The father sucked in a breath and looked around the floor for something to use. He found a broken meat thermometer and prodded it into the elephant’s side. There, he said. A dose of penicillin. All better. 

No, the boy said. Now it’s got gangrene.

No, the girl said. Now it’s got polio.

Polio? the father asked. What the . . . you guys are . . . your mom is trying to sleep in there. Let’s play this game later. 

No, they said. You have to save it. 

Jesus, the father grumbled. Just . . . Jesus. He pulled a corkscrew out of a drawer and inserted it into one of the patient’s floppy ears. There, he said. This is an inoculation against both gangrene and polio. Now he’s fine. 
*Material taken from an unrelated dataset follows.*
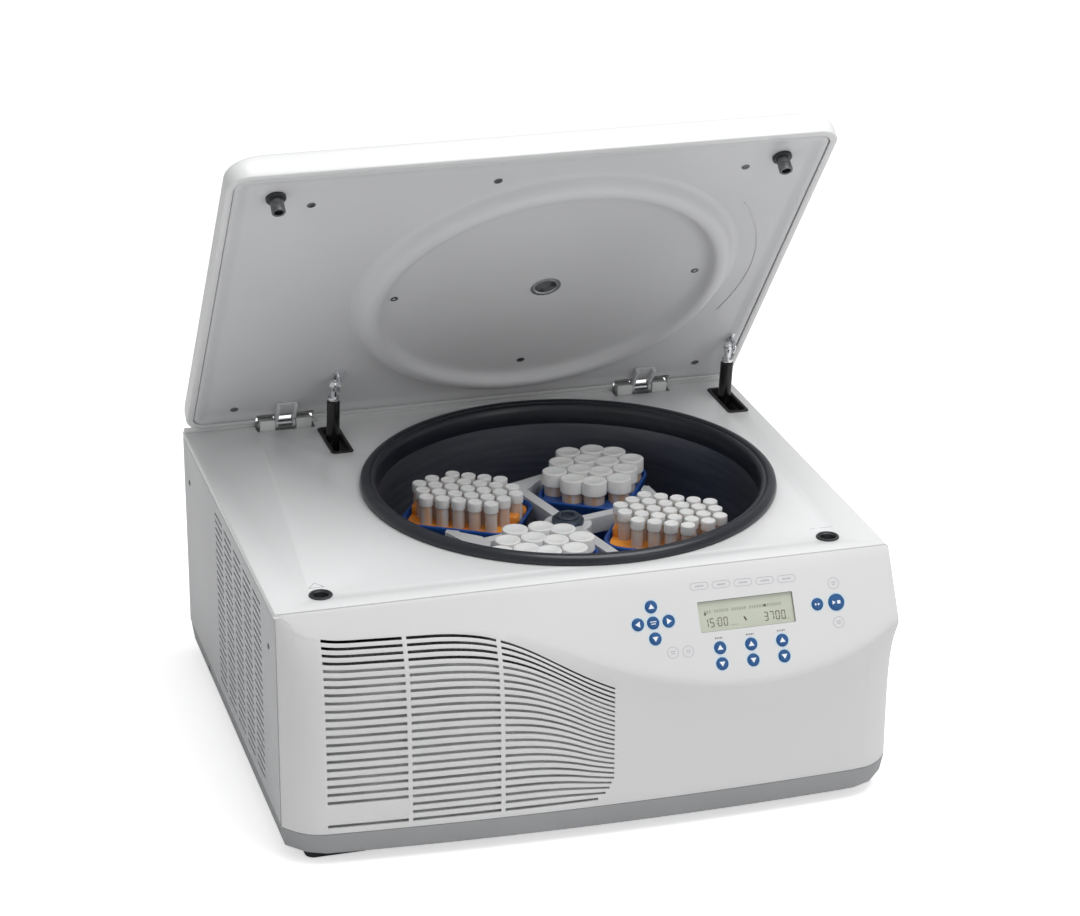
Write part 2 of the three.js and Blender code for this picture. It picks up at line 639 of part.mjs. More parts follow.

No, the girl said. Now it doesn’t want to live. 

Come on, the father said, a little too excited. You guys . . . Here, he said again. I just gave him some antidepressants. Now he’s feeling better. 

No, now he’s overweight, the boy said. Now he’s got diabetes.

No way, the father said. No way.

We’re going to have to amputate, the girl said. We’re going to have to cut off its legs.

The father put down the imaginary needle and said, Okay. We’re done here. We’re done playing this game.

The children said, No. We have to put it to sleep.

No way, the father said. We’re not putting anything in this house to sleep. 

But the children would not concede. The father thought that if he could only convince them of something—to get them to see that death was not the end, not the only answer—that they would come to understand something important, something necessary, something fiercely beautiful. But he did not know how to put any of these things into words. He thought about waking his wife, thought about asking her what he should do, but knew she would only give him a look of familiar disappointment. 

Animal Hospital. Animal Hospital. Animal Hospital, the children were now chanting. Animal Hospital. Animal Hospital. Animal Hospital. 

He held the imaginary needle aloft, doing his best to think, once again not knowing what to do.